Most people don’t respond to the first message, not because they’re uninterested, but because they’re busy, they missed the email, or it might not be the right time for this.
That’s why follow-ups are baked into every sequence. But we never send “just checking in” emails. Every follow-up adds value:
- A stat about affiliate earnings
- A quote from a current partner
- A resource we created (e.g., blog post, banners, onboarding toolkit)
- A new angle on why their audience would benefit
Here is an example of one of our follow-ups:

And you’ll notice that the follow-ups actually account for almost 50% of all responses:

Lesson learned: If you don’t send follow-ups, you’re missing out.
Sending follow-ups is simple. We use Hunter’s cold email tool, which allows us to build follow-up sequences in seconds.

We suggest sending a follow-up email three days after the previous one if you don’t receive a reply.
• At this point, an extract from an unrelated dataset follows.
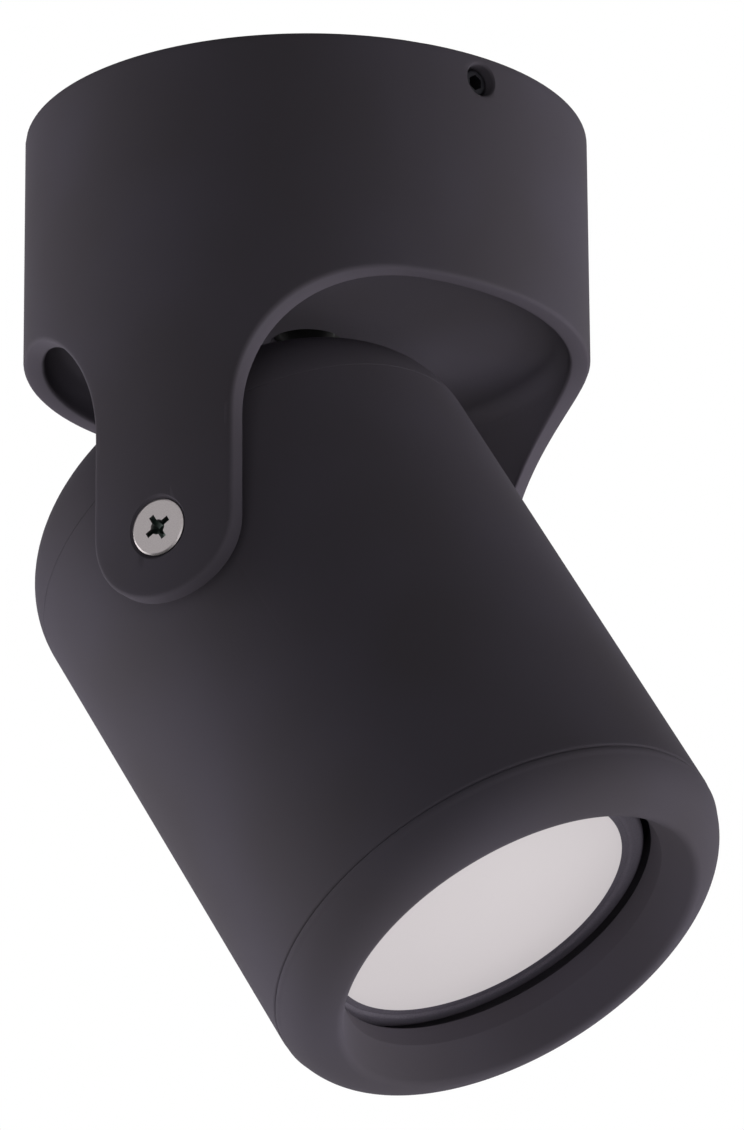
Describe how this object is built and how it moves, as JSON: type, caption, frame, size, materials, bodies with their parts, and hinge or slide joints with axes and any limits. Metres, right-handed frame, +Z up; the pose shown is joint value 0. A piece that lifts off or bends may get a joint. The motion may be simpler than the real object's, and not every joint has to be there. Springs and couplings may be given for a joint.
{
  "type": "surface mounted ceiling spotlight",
  "caption": "Round ceiling cup with a forked skirt whose legs carry a tilting cylindrical spotlight head with a recessed lamp.",
  "frame": {"origin": "centre of the ceiling face, where the plate's screw pattern is centred", "axes": "+Z up into the ceiling; +Y along the pivot axis between the two legs; +X the way the head's front leans at rest"},
  "size_m": [0.0991, 0.08, 0.1401],
  "materials": {
    "charcoal_powder_coat": "matte charcoal powder coat with a fine grain, on aluminium",
    "zinc_plated_steel": "bright zinc plating",
    "blackened_steel": "black oxide",
    "nickel_plated_steel": "satin nickel plating",
    "brass": "plain turned brass",
    "tinned_brass": "tin plating",
    "white_nylon": "moulded, matte",
    "black_nylon": "moulded, matte",
    "green_yellow_pvc": "green insulation with a yellow stripe",
    "black_rubber": "moulded, matte",
    "white_steatite": null,
    "white_lamp_plastic": "moulded, satin",
    "white_board": "white solder mask on an aluminium board",
    "led_phosphor": "yellow phosphor",
    "opal_diffuser": "opal polycarbonate, matte",
    "dark_rim_plastic": "moulded, matte dark grey"
  },
  "bodies": {
    "base": {"canopy": "charcoal_powder_coat", "ceiling_plate": "zinc_plated_steel", "canopy_grub_screws": "blackened_steel", "terminal_block": "white_nylon", "terminal_clamps": "brass", "terminal_screws": "zinc_plated_steel", "terminal_fixing_screws": "zinc_plated_steel", "earth_screw": "brass", "earth_washer": "zinc_plated_steel", "earth_lug": "tinned_brass", "earth_wire": "green_yellow_pvc", "web_bush": "black_rubber"},
    "head": {"head_tube": "charcoal_powder_coat", "rear_cap": "charcoal_powder_coat", "rear_cap_screws": "blackened_steel", "pivot_screws": "nickel_plated_steel", "pivot_spacers": "black_nylon", "pivot_spring_washers": "zinc_plated_steel", "pivot_nuts": "zinc_plated_steel", "lamp_holder": "white_steatite", "holder_contacts": "tinned_brass", "holder_screws": "zinc_plated_steel", "holder_bracket": "zinc_plated_steel", "bracket_screws": "zinc_plated_steel", "rear_bush": "black_rubber"},
    "lamp": {"lamp_base": "white_lamp_plastic", "lamp_pins": "nickel_plated_steel", "lamp_housing": "white_lamp_plastic", "lamp_board": "white_board", "lamp_leds": "led_phosphor", "lamp_diffuser": "opal_diffuser", "lamp_rim": "dark_rim_plastic"},
    "front_ring": {"front_ring": "charcoal_powder_coat", "ring_gasket": "black_rubber"}
  },
  "joints": [
    {"name": "head_tilt", "type": "hinge", "parent": "base", "child": "head", "pos_m": [0, 0, -0.0704], "axis": [0, -1, 0], "range_deg": [-121, 59]},
    {"name": "lamp_twist", "type": "hinge", "parent": "head", "child": "lamp", "pos_m": [0.00417, 0, -0.07734], "axis": [-0.4863, 0, 0.8738], "range_deg": [0, 16]},
    {"name": "ring_pull", "type": "slide", "parent": "head", "child": "front_ring", "axis": [0.515, 0, -0.8572], "range_m": [0, 0.012]}
  ]
}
Also, keep your follow-ups in the same thread as the initial email to maintain the conversation's context.
Extra tip: leverage existing customers
While this isn’t a traditional outbound tactic, it’s one of the highest-ROI recruitment channels we've implemented, and it works beautifully in combination with cold outreach.
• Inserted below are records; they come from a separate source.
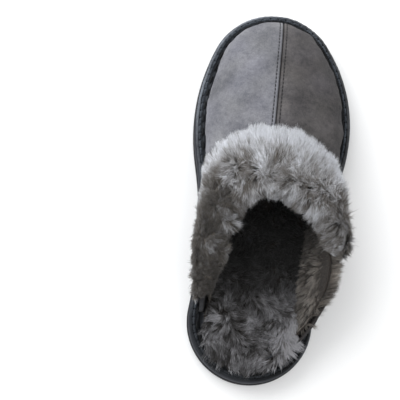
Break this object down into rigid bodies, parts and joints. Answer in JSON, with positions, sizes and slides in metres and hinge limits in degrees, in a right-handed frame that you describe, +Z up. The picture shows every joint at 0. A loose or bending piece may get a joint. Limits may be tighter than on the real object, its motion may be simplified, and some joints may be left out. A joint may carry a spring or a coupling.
{
  "type": "house slipper",
  "caption": "Backless scuff slipper for the right foot: suede vamp with centre seam, folded fleece cuff, fleece footbed, stitched welt and flat sole.",
  "frame": {"origin": "middle of the box round the slipper, on the ground face of the outsole", "axes": "+Y towards the toe, +X towards the little toe, +Z up from the ground"},
  "size_m": [0.1189, 0.27, 0.0832],
  "materials": {
    "sole_rubber": "matt moulded",
    "sole_foam": "matt",
    "welt_suede": "suede",
    "board": "fibre board",
    "foam": "open foam",
    "fleece_footbed": "long pile",
    "suede": "suede nap",
    "tape": "woven",
    "fleece_lining": "pile",
    "fleece_cuff": "long pile",
    "thread_fine": "twisted",
    "thread_thick": "twisted",
    "thread_dark": "twisted"
  },
  "bodies": {
    "root": {"outsole": "sole_rubber", "midsole": "sole_foam", "welt": "welt_suede", "insole_board": "board", "footbed_foam": "foam", "footbed_fleece": "fleece_footbed", "vamp_panel_medial": "suede", "vamp_panel_lateral": "suede", "centre_seam_tape": "tape", "topline_tape": "tape", "lining_medial": "fleece_lining", "lining_lateral": "fleece_lining", "cuff_fleece": "fleece_cuff", "seam_topstitch_medial": "thread_fine", "seam_topstitch_lateral": "thread_fine", "welt_outer_stitches": "thread_thick", "welt_inner_stitches": "thread_dark", "topline_stitches": "thread_fine"}
  },
  "joints": []
}
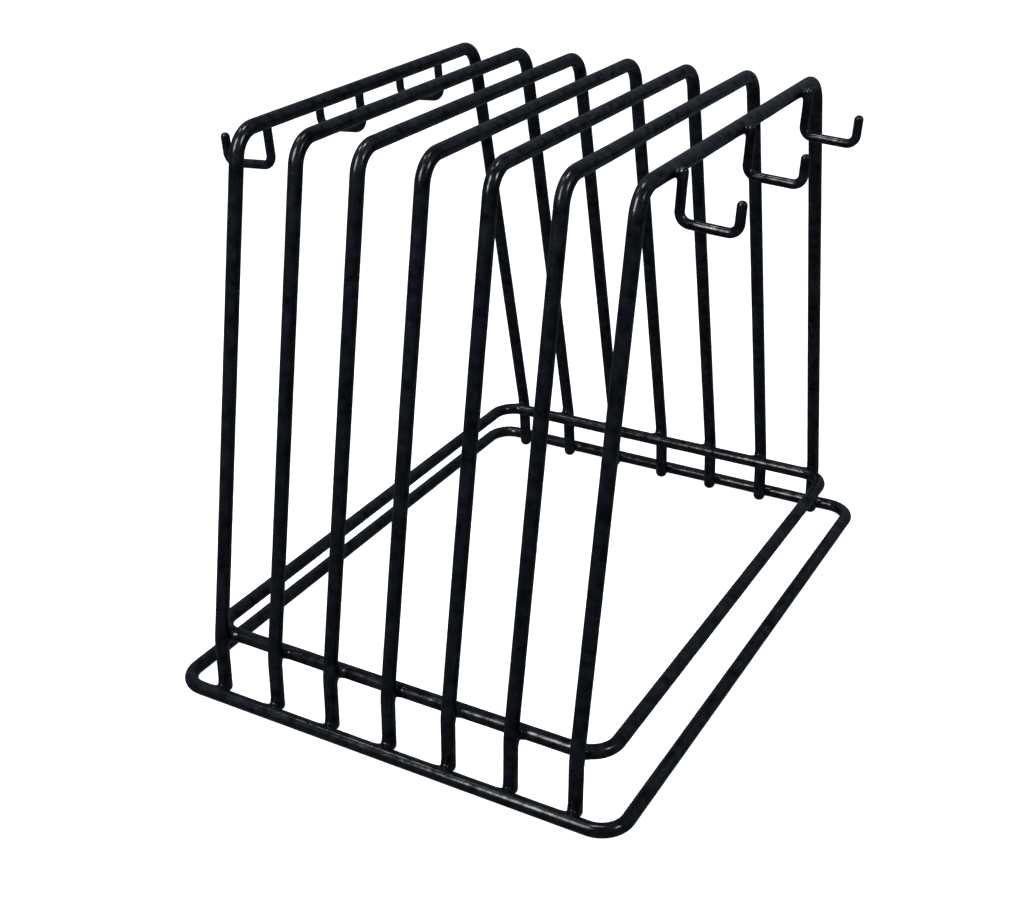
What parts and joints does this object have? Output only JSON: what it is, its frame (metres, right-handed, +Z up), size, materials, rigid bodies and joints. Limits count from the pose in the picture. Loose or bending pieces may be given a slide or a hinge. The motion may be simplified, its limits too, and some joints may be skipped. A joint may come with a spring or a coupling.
{
  "type": "wire plate rack",
  "caption": "Free-standing welded wire rack with upright slots for plates, trays or boards on edge, a raised shelf ring, a base ring and small side hooks.",
  "frame": {"origin": "on the floor, at the middle of the rack's bounding box, which is also the middle of the base ring", "axes": "+X across the slots, towards the right-hand hooks; +Y along the slots, from front to back; +Z up"},
  "size_m": [0.2558, 0.3216, 0.2654],
  "materials": {
    "black_coating": "glossy black dipped coating over steel wire"
  },
  "bodies": {
    "root": {"base_ring": "black_coating", "shelf_ring": "black_coating", "hoop_1": "black_coating", "hoop_2": "black_coating", "hoop_3": "black_coating", "hoop_4": "black_coating", "hoop_5": "black_coating", "hoop_6": "black_coating", "hoop_7": "black_coating", "hook_left_front": "black_coating", "hook_left_middle": "black_coating", "hook_left_back": "black_coating", "hook_right_front": "black_coating", "hook_right_middle": "black_coating", "hook_right_back": "black_coating"}
  },
  "joints": []
}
We actively tap into our customer base because happy users are often the best affiliate partners.
Here is what we do.
- Scrape a list of our customers
- Enrich their company data
- Run the script that will match our ideal affiliate profile with their company data
- If there is a match, we would add them to our evergreen recruitment campaign
- And that’s it! Since they are already customers, the campaign itself isn’t as cold anymore, and the reply rates we’ve seen are close to 20% (compared to 8% for cold outreach).
Survey your customer base
A few times per year, we send targeted surveys to a specific segment of our customers, typically those who are:
- Actively using the product
- Showing signs of satisfaction or advocacy
- In niches likely to share or write about tools
These surveys help us gather feedback, but they also include a simple question that quietly powers our affiliate recruitment funnel:
“Would you be interested in joining our affiliate program?”
(✅ Yes / ❌ No / 🤔 Maybe later)
This allows us to identify potential affiliates with minimal friction and without a traditional cold pitch.
Results
Since launching our outbound affiliate recruitment strategy:
- We’ve increased net recurring revenue attributed to the affiliate program by 10x
- Outbound now drives over 50% of our affiliate revenue
- Average response rates are around 15%, thanks to combining email and LinkedIn
Final thoughts
Outbound affiliate recruitment isn’t about spamming inboxes. It’s about strategic matchmaking. Define who you're looking for, then reach out with genuine value.
It takes more upfront effort, but the rewards are worth it: more qualified partners, faster growth, and a stronger affiliate program overall.
If you’re serious about growing your affiliate program, outbound recruitment is the answer.